Room, and need, for improvement
- Jan 10, 2022 2:15 pm GMT
The North American Electric Reliability Corporation’s (NERC) end of the year reliability report painted a pretty scary picture of power reliability over the next 3 years. Specifically, the report warned of a possible capacity shortfall in MISO as soon as 2024, as opposed to in 2025 as predicted in the agency’s previous study. The culprits should surprise nobody: the retirement of numerous scalable power plants along with extreme weather and accelerating electrification. The analysis also painted an ugly near-term picture of reliability in California, where there could be up to 75,000 Mwh of unmet energy in 2024 during extreme weather events.
The three culprits I mentioned seem unavoidable at this point. Efficient, mass-scale carbon capture is a ways off and the wheels of global warming are already spinning fast and causing more and more extreme weather. Electrification seems to have finally arrived in earnest, Ford well on its way to rolling out hundreds of thousands of electric F-150s this year. The move away from coal and nuclear also seems part of our collective destiny: California is still going ahead with the retirement of Diablo despite a sophisticated and enthusiastic media push to keep it open.
So what tools do we have at our disposal to get us through the next decade, at least, until advanced storage saves the day? Energy efficiency seems like the only answer.

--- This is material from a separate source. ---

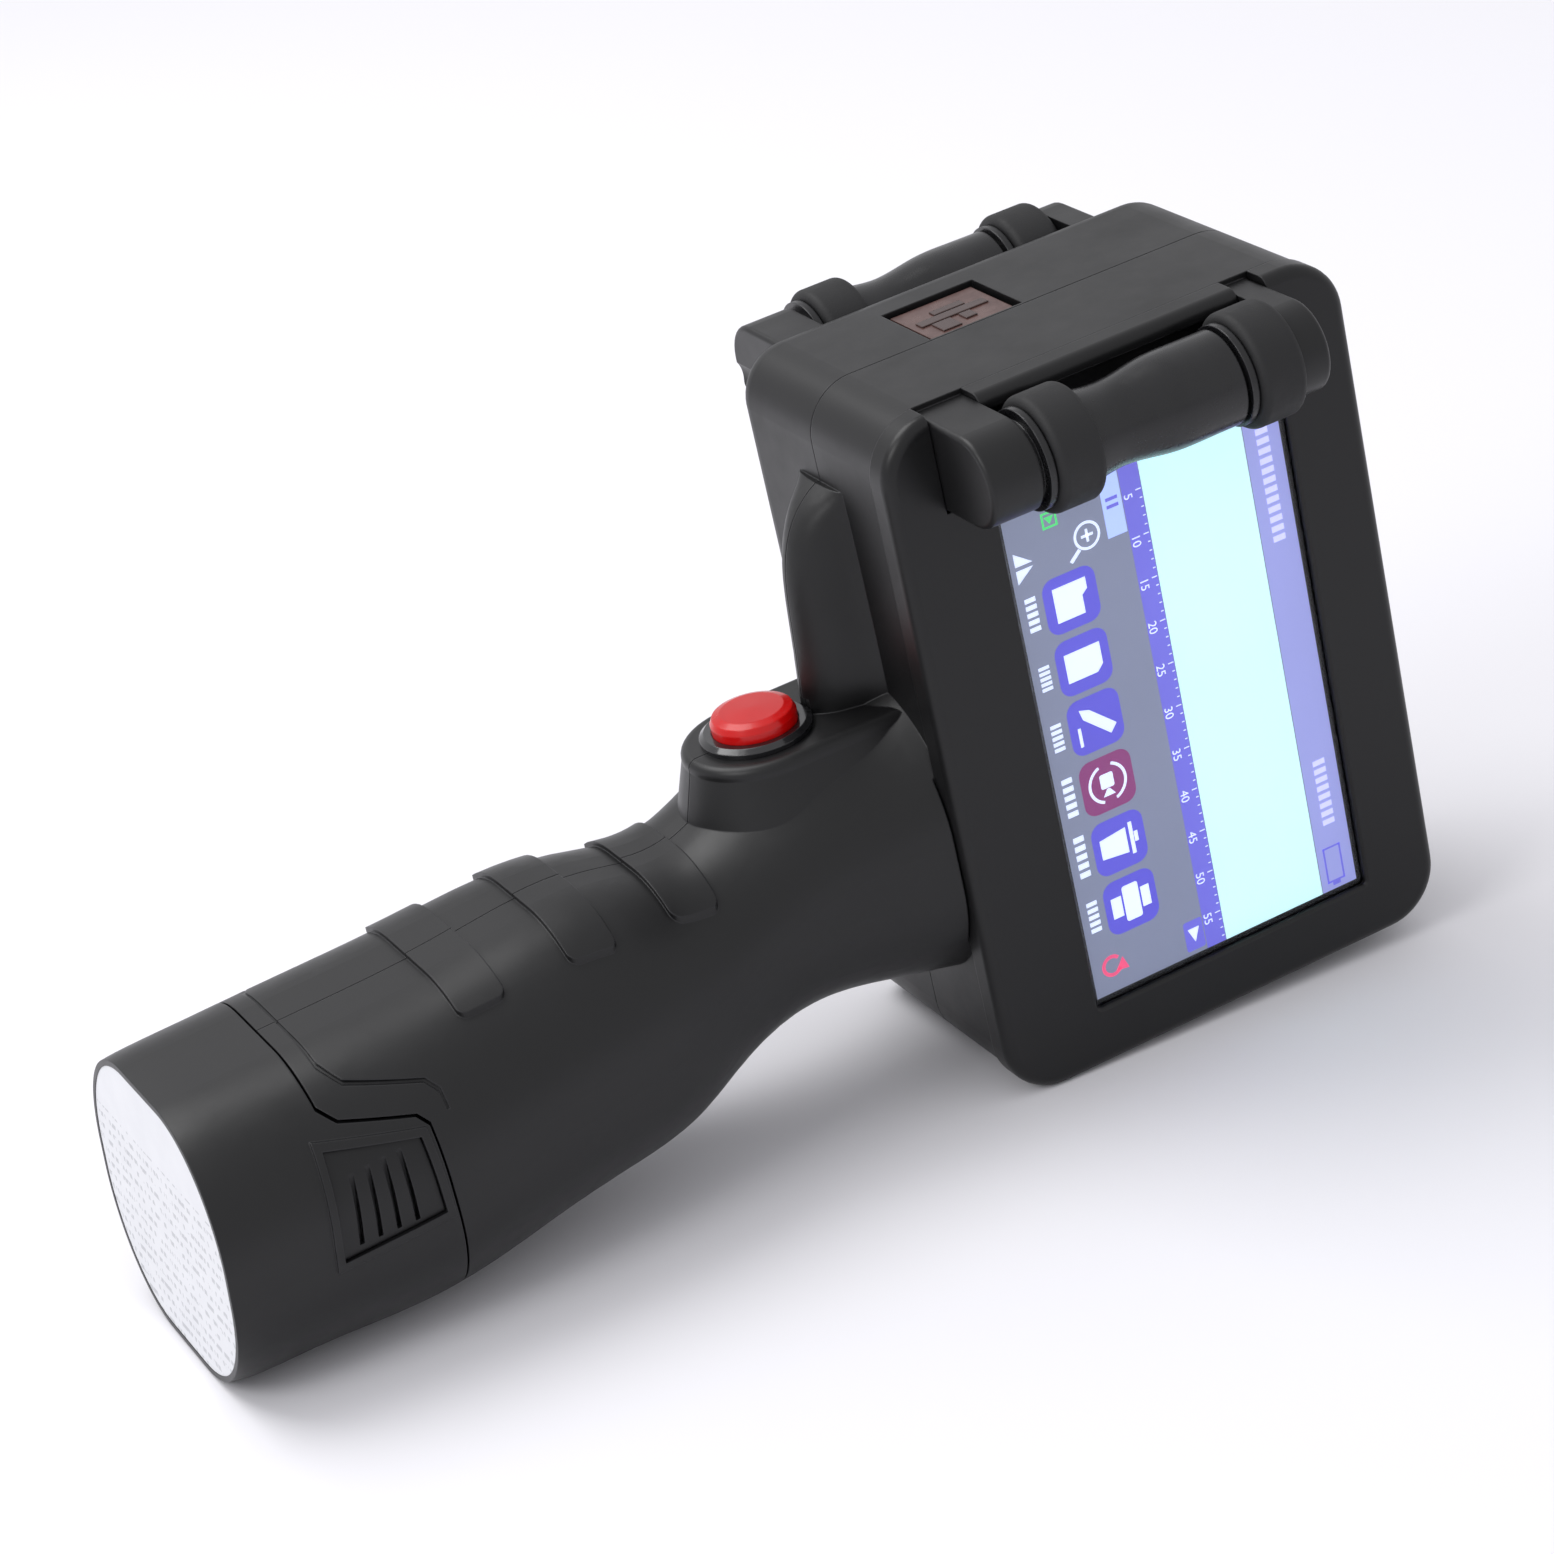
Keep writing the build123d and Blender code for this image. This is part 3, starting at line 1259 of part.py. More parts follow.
# ---------------------------------------------------------------------------
# Terminal block across the handle, its blades, and the two power leads
# ---------------------------------------------------------------------------
block_skin = grip_loft(GRIP_WALL + 0.1)
LEAD_RADIUS = 1.1
LEAD_Z = 42.0
LEAD_TURN = 4.0

with BuildPart() as terminal_block:
    add(block_skin)
    add(slab(BLOCK_X[0], BLOCK_X[1], -50, 200, -60, 60), mode=Mode.INTERSECT)
    with Locations((BLOCK_X[0], 0, PAD_HEIGHT)):
        with Locations((0, 0, 15), (0, 0, -14)):
            Box(20, 16, 5, mode=Mode.SUBTRACT)
terminal_block.part.label = "terminal_block"
export_step(terminal_block.part, "parts/terminal_block.step")

with BuildPart() as terminal_blades:
    with BuildSketch(Plane.YZ.offset(BLOCK_X[0])):
        with Locations((0, PAD_HEIGHT)):
            with GridLocations(PAD_PITCH, 1, 3, 1):
                Rectangle(3.0, 6.0)
    extrude(amount=-(BLOCK_X[0] - PLATE_X[1] - BLADE_GAP))
terminal_blades.part.label = "terminal_blades"
export_step(terminal_blades.part, "parts/terminal_blades.step")

LEADS = [
    # x where the lead turns down, depth along the handle
    (53.4, -4.0),
    (59.4, 4.0),
]
LEAD_DROP = 32.0
LEAD_SOCKET = BOARD_BACK + CHIPS[-1][4]

with BuildPart() as power_leads:
    for turn_x, depth in LEADS:
        with BuildLine():
            FilletPolyline(
                (BLOCK_X[1], depth, LEAD_Z),
                (turn_x, depth, LEAD_Z),
                (turn_x, depth, LEAD_DROP),
                (turn_x, LEAD_SOCKET, LEAD_DROP),
                radius=LEAD_TURN,
            )
        with BuildSketch(Plane(origin=(BLOCK_X[1], depth, LEAD_Z), z_dir=(1, 0, 0))):
            Circle(LEAD_RADIUS)
        sweep()
power_leads.part.label = "power_leads"
export_step(power_leads.part, "parts/power_leads.step")
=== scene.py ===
# %% [markdown]
# # A hand-held ink label printer
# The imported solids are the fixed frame: every size and place comes from them.
# This lesson adds the finishes, the lit screen, the small parts on the outside and the studio.

# %% Load the frame
import bpy
import json
import math
from mathutils import Matrix, Vector


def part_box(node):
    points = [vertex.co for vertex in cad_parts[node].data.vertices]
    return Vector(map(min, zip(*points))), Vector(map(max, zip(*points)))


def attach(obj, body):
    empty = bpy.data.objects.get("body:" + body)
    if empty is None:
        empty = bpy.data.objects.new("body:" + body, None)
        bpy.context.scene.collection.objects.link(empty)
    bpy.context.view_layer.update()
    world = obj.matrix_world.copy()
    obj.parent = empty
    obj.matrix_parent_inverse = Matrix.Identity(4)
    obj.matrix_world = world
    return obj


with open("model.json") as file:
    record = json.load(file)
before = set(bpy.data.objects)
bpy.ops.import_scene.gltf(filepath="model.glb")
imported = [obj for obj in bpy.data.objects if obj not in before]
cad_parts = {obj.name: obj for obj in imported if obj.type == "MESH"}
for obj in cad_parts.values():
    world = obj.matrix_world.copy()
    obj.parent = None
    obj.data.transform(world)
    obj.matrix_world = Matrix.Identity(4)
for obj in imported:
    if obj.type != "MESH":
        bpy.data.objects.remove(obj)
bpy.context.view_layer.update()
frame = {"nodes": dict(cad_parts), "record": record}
nodes = frame["nodes"]
MM = 0.001

# %% [markdown]
# The camera stands above the screen side, looking down along the grip. A long lens keeps the
# head and the battery in true proportion. Its three directions are written as they are, because
# the view is rolled as well as turned, and an aim-at target would lose the roll.

# %% Camera
camera = bpy.data.objects.new("camera", bpy.data.cameras.new("camera"))
bpy.context.scene.collection.objects.link(camera)
view_right = Vector((0.86320, -0.46116, -0.20547))
view_ahead = Vector((0.33558, 0.82816, -0.44892))
view_up = view_right.cross(view_ahead)
turn = Matrix((view_right, view_up, -view_ahead)).transposed()
camera.matrix_world = Matrix.Translation((-0.24145, -0.61680, 0.39692)) @ turn.to_4x4()
camera.data.lens = 103.04
camera.data.sensor_width = 36
camera.data.clip_start = 0.01
bpy.context.scene.camera = camera
print("lens", camera.data.lens)

# %% [markdown]
# The printer does not lie flat. It rests on the lower edge of the head and on the underside of
# the battery, so the table leans a few degrees against it. The lean is found by halving until
# both touch, which works for any size of battery.

# %% Find how the table lies
def lowest(names, lean):
    """Least distance of the named solids along the table's normal."""
    rise = Vector((math.sin(lean), 0, math.cos(lean)))
    return min(v.co.dot(rise) for name in names for v in nodes[name].data.vertices)


head_parts = ["left_shell", "right_shell", "screen_bezel"]
MOST_LEAN = math.radians(9)
flat, steep = 0.0, MOST_LEAN
for _ in range(18):
    lean = (flat + steep) / 2
    if lowest(["battery_case"], lean) > lowest(head_parts, lean):
        flat = lean
    else:
        steep = lean
table_normal = Vector((math.sin(lean), 0, math.cos(lean)))
table_drop = lowest(head_parts, lean)
print("table leans", round(math.degrees(lean), 2), "degrees")

# %% [markdown]
# Table and backdrop are one pale sheet, large enough that no edge shows.

# %% Table
def mesh_piece(name, points, faces):
    """A new mesh object from points in metres."""
    data = bpy.data.meshes.new(name)
    data.from_pydata(points, [], faces)
    data.update()
    piece = bpy.data.objects.new(name, data)
    bpy.context.scene.collection.objects.link(piece)
    return piece


REACH = 6.0
table = mesh_piece(
    "table", [(-REACH, -REACH, 0), (REACH, -REACH, 0), (REACH, REACH, 0), (-REACH, REACH, 0)],
    [(0, 1, 2, 3)])
table.matrix_world = Matrix.Translation(table_normal * table_drop) @ Matrix.Rotation(lean, 4, "Y")

# %% [markdown]
# Colours are picked as a designer writes them, in red, green and blue up to 255. The renderer
# adds light in linear numbers, so each one is converted first.

# %% Colour helper
def tone(red, green, blue):
    """Linear colour with alpha from three screen values."""
    def straight(value):
        share = value / 255
        return share / 12.92 if share <= 0.04045 else ((share + 0.055) / 1.055) ** 2.4
    return (straight(red), straight(green), straight(blue), 1.0)

# %% [markdown]
# Every moulded or turned part needs the same three effects: a fine grain in its surface, patches
# that are a little smoother or rougher, and a mask of its edges. They are one node group, so each
# material only gives its own numbers. The edge mask compares the true normal with one that has
# been rounded over the edge.

# %% Skin group: grain, patches, edges
def group(name, inputs, outputs):
    """An empty shader group with named sockets."""
    made = bpy.data.node_groups.new(name, "ShaderNodeTree")
    for label, kind, value in inputs:
        socket = made.interface.new_socket(name=label, in_out="INPUT", socket_type=kind)
        if value is not None:
            socket.default_value = value
    for label, kind in outputs:
        made.interface.new_socket(name=label, in_out="OUTPUT", socket_type=kind)
    start = made.nodes.new("NodeGroupInput")
    end = made.nodes.new("NodeGroupOutput")
    return made, start, end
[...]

Luckily, many parts of the country have pretty lousy energy conservation programs, so there’s lots of low hanging fruit. Two years ago, the energy community was rocked by the Energy Efficiency Impact Report. Authored by the Alliance to Save Energy (ASE), the American Council for an Energy-Efficient Economy (ACEEE) and the Business Council for Sustainable Energy, the report came to some disturbing conclusions regarding the state of energy efficiency in the U.S.A. There is no single statistic that underlined our nation’s regression on energy efficiency in late 2019, rather there were a number of findings that together painted a picture of significantly decelerated progress. The authors warned that a failure to get back on track will have dire consequences for the environment and the country’s economic competitiveness.
There were too many takeaways in the report to go over all of them, but a few stood out above the rest. Property Assessed Clean Energy investment, which is an instrument used to finance energy efficiency upgrades on private property, was beginning to slow after seeing a rapid rise from 2012 to 2017. On a similar note, ESCOs investments in energy efficiency had leveled off at around $5 billion. According to the report, that figure represented just a fragment of the ESCO market potential, which they estimated to be between $92 billion and $201 billion in 2016 dollars.
States and municipalities in MISO could actually learn from California’s energy conservation legislation. For example, in addition to mandating low-hanging fruit measures like smart thermostats, legislators could pass strict efficient building codes like California has done and possibly even restrict certain appliances. Last year, California residents were barred from using a wide set of energy hungry electronics: "computers with high-speed networking capability, multi-screen notebooks, notebooks with cyclical behavior, and monitors with high refresh rates”. Such rule changes would be contentious, but maybe that’s just the price that has to be paid.
The situation in California is admittedly more complicated. As I’ve already mentioned, the state already has some of the most intense energy conservation laws in the country. What’s more, the state is electrifying faster than the national average and also seems more prone to extreme weather events. Does anyone know of new energy conservation strategies that could be useful in California?